:: Provided data
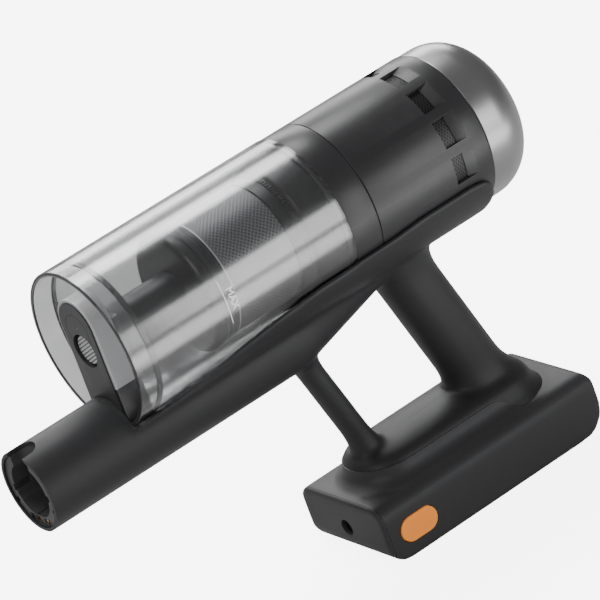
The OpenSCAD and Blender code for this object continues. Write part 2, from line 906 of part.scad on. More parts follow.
module battery_contacts() {
  color(copper) {
    translate([handle_x - 29, -10, battery_h - 3.9]) cube([34, 20, 1.6]);
    for (i = [0:4]) translate([handle_x - 25.1 + 6 * i, -5, battery_h - 2.4]) cube([1.4, 10, 9]);
  }
}

module battery_button(side) {
  color(pill_orange) {
    intersection() {
      translate([pill_x, side * (battery_w / 2 - pill_depth), pill_z]) rotate([-side * 90, 0, 0])
        linear_extrude(pill_depth) stadium(pill_len, pill_h / 2);
      battery_block(-0.1);
    }
    across(pill_x, pill_z, 2, side > 0 ? battery_w / 2 - pill_depth - 3 : -battery_w / 2 + pill_depth,
           side > 0 ? battery_w / 2 - pill_depth : -battery_w / 2 + pill_depth + 3);
  }
}

module battery_button_left() {
  battery_button(-1);
}

module battery_button_right() {
  battery_button(1);
}

module battery_spring(side) {
  color(steel) difference() {
    across(pill_x, pill_z, 3.4, side > 0 ? holder_y + 3 : -battery_w / 2 + pill_depth,
           side > 0 ? battery_w / 2 - pill_depth : -holder_y - 3);
    across(pill_x, pill_z, 2.6, -battery_w, battery_w);
  }
}

module battery_spring_left() {
  battery_spring(-1);
}

module battery_spring_right() {
  battery_spring(1);
}

frame_left();
frame_right();
frame_screws();
nozzle_collar();
contact_block();
contact_pins();
intake_duct();
duct_seal();
power_leads();
terminal_block();
motor_housing();
intake_bulkhead();
cup_gasket();
vent_cone();
motor_mount_front();
motor_mount_rear();
motor_can();
stator();
motor_bearings();
diffuser();
control_board();
control_pod();
display_lens();
rotor_shaft();
rotor_magnet();
impeller();
power_button();
mode_button();
rear_cap();
post_filter();
cap_seal();
cup_shell();
front_panel();
inlet_riser();
inlet_pipe();
cyclone_shoulder();
mesh_screen();
cyclone_cone();
cup_rear_ring();
pre_filter();
release_button();
release_spring();
latch_lever();
latch_pin();
battery_case();
battery_front();
battery_cells();
cell_holder();
cell_straps();
battery_board();
charge_socket();
charge_lights();
battery_contacts();
battery_button_left();
battery_button_right();
battery_spring_left();
battery_spring_right();
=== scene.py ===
import json
from math import cos, pi, radians, sin, tan

import bmesh
import bpy
from mathutils import Matrix, Vector


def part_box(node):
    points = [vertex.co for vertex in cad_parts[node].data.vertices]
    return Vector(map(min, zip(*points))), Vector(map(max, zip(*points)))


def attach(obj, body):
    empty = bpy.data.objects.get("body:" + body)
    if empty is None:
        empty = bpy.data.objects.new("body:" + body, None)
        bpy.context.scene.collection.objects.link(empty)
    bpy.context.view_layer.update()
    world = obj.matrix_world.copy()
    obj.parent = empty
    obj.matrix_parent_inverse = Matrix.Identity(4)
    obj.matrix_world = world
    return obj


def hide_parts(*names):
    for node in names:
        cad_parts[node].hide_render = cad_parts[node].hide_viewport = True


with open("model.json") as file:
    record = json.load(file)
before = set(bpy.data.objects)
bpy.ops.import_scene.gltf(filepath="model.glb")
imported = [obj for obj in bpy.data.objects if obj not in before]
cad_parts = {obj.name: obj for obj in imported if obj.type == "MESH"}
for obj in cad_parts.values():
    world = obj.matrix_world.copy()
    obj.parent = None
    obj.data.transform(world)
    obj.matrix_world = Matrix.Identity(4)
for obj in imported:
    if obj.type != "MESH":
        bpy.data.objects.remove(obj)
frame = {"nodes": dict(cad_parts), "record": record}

mm = 0.001
scene = bpy.context.scene
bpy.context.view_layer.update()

# Stations along the tube, read from the frame
cupLow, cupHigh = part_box("cup_shell")
rimX = cupLow.x
clearEndX = cupHigh.x
cupR = (cupHigh.y - cupLow.y) / 2
axisZ = cupHigh.z - cupR
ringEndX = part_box("cup_rear_ring")[1].x
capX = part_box("rear_cap")[0].x
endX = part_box("rear_cap")[1].x
housingR = (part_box("motor_housing")[1].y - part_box("motor_housing")[0].y) / 2
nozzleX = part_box("frame_left")[0].x
ductLow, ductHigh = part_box("intake_duct")
tubeZ = (ductLow.z + ductHigh.z) / 2
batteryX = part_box("battery_front")[0].x
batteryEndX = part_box("battery_case")[1].x
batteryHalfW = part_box("battery_case")[1].y


# Small modelling helpers

def linked(name, mesh):
    thing = bpy.data.objects.new(name, mesh)
    scene.collection.objects.link(thing)
    return thing


def toPiece(name, bm, smoothAngle=35):
    bmesh.ops.remove_doubles(bm, verts=bm.verts, dist=0.002 * mm)
    bmesh.ops.recalc_face_normals(bm, faces=bm.faces)
    mesh = bpy.data.meshes.new(name)
    bm.to_mesh(mesh)
    bm.free()
    mesh.shade_smooth()
    mesh.set_sharp_from_angle(angle=radians(smoothAngle))
    return linked(name, mesh)


def bake(piece, smoothAngle=35):
    depsgraph = bpy.context.evaluated_depsgraph_get()
    mesh = bpy.data.meshes.new_from_object(piece.evaluated_get(depsgraph))
    piece.modifiers.clear()
    piece.data = mesh
    mesh.shade_smooth()
    mesh.set_sharp_from_angle(angle=radians(smoothAngle))
    return piece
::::
→ **Do this**:
Emit only the lines from the one containing "latch_lever();" through the one containing "zip(*points))), Vector(map(max, zip(*points)))", copied exactly.

→ **Complete response**:
latch_lever();
latch_pin();
battery_case();
battery_front();
battery_cells();
cell_holder();
cell_straps();
battery_board();
charge_socket();
charge_lights();
battery_contacts();
battery_button_left();
battery_button_right();
battery_spring_left();
battery_spring_right();
=== scene.py ===
import json
from math import cos, pi, radians, sin, tan

import bmesh
import bpy
from mathutils import Matrix, Vector


def part_box(node):
    points = [vertex.co for vertex in cad_parts[node].data.vertices]
    return Vector(map(min, zip(*points))), Vector(map(max, zip(*points)))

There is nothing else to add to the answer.